~ ¿COMER DE BALDE?

Joan González, etnobotánico.

Joan González, etnobotánico infatigable.

Allí donde la mayoría sólo vemos una informe masa vegetal, una abigarrada gama de verdes, una jungla variopinta de malas hierbas, Joan González no verá otra cosa más que alimento, nutrientes naturales, suculentos y, encima, de balde. Su mirada escaneará la maleza y detectará verdura suficiente como para mantener a un batallón durante una vida larga y salutífera. Para este apasionado de la etnobotánica, «la naturaleza es una gran despensa». Y no se refiere a bosques fértiles y frondosos, sino a cualquier parterre de mala muerte o agreste descampado donde la vida -tal como suele hacer- se abra paso. He tenido la gran suerte de pasear con él por cuatro lugares completamente diferentes, entre ellos un rinconcito no ajardinado del Parc de sa Riera donde se concentran hasta sesenta especies silvestres comestibles, de las cerca de seiscientas que existen en Mallorca (el total de las que crecen a su antojo -beneficiosas o no- supera el millar). Parece mentira que un andurrial lleno de matojos se convierta, de su mano, en un caleidoscopio de sabores y en una sorprendente ensalada sin coste alguno: cerrajas, acelgas, zanahorias, bledos, malvas, agujas de pastor, acederas…

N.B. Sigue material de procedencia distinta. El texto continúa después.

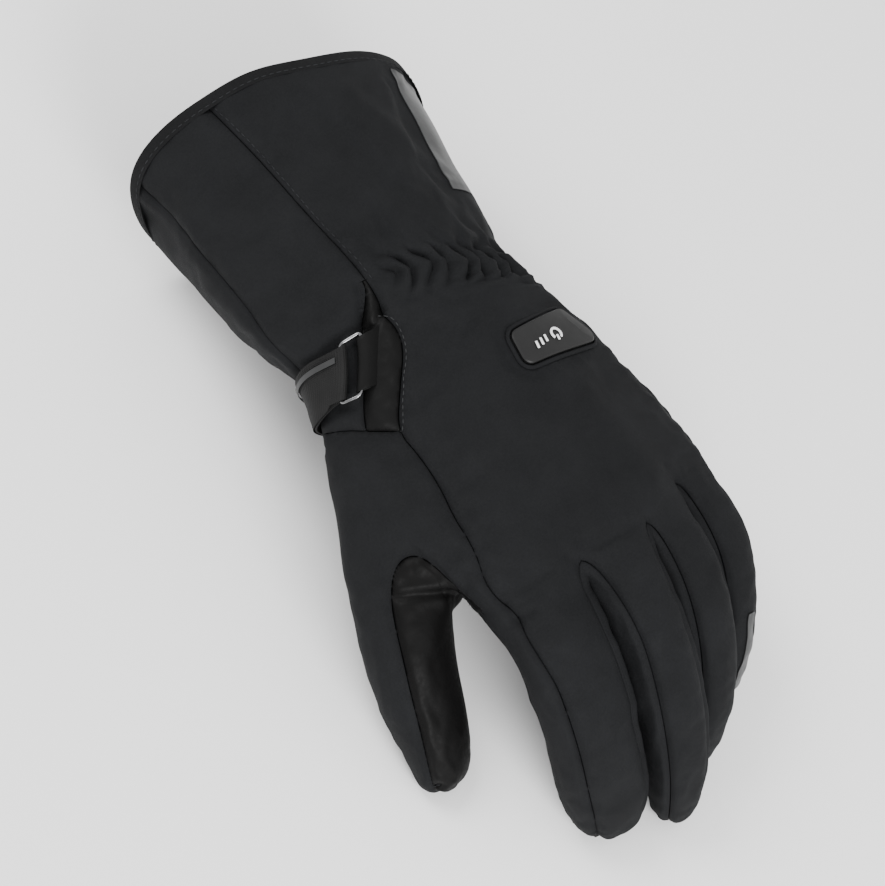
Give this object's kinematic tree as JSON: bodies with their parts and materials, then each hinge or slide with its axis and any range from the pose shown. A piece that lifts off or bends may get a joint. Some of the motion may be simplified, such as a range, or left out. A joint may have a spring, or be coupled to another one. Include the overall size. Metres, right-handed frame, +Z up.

Globularia, bonita pero tóxica. Foto: Aina S. Erice

Globularia, bonita pero cardiotóxica. Foto: Aina S. Erice

El segundo paseo fue por un tramo litoral de Alcúdia igualmente repleto de alimentos sin código de barras: algas, musgos, anémonas, medusas y plantas halófilas, que viven en ambientes salinos, como el junquillo de mar o la salicornia. El tercero fue por la albufera de Sa Pobla y allí Joan González localizó llantén, gordolobo, pimpinela, zarzamora, rábano, achicoria… De todas las plantas silvestres comestibles, este «rumiante y salvaje» -tal como él mismo se describe- conoce las partes que pueden consumirse y la forma en que debe hacerse en cada caso. Es un especialista en lo que -con tanta torpeza- llamamos «malas hierbas». Malas de verdad (o casi) eran las del cuarto paseo, dedicado a la búsqueda de especies tóxicas. El plácido bosque de Bellver, repleto de venenos, fue el escenario de este descenso a los infiernos vegetales. Vimos, entre una veintena de bellezas perniciosas, beleño dorado, asfódelos, candilillos del diablo (o rape de frare), ricino (o figuera infernal), globularia, bufera (el ginseng indio), mercurial (ortiga muerta), heliotropos y -¡cómo no!- la temible y frecuente cicuta, que no conviene confundir ni con perejil ni con zanahoria silvestre. Al referirse a la muerte de Sócrates, condenado a ingerir Conium maculatum (cicuta, tal vez mezclada con opio), Platón emplea el término griego phármakon, que significa lo mismo veneno que remedio. Esto nos lleva al médico y astrólogo Paracelso, quien afirmó que sólo la dosis puede convertir algo en ponzoña. Joan González nos enseña que el conocimiento del entorno inmediato -algo que requiere constancia y amor por la naturaleza- puede acercarnos a la autosuficiencia alimentaria. Una idea revolucionaria y que nos remite a aquellas palabras del sermón de la montaña, recogidas en el Evangelio de Mateo: «Conque no andéis agobiados por la vida, pensando qué vais a comer».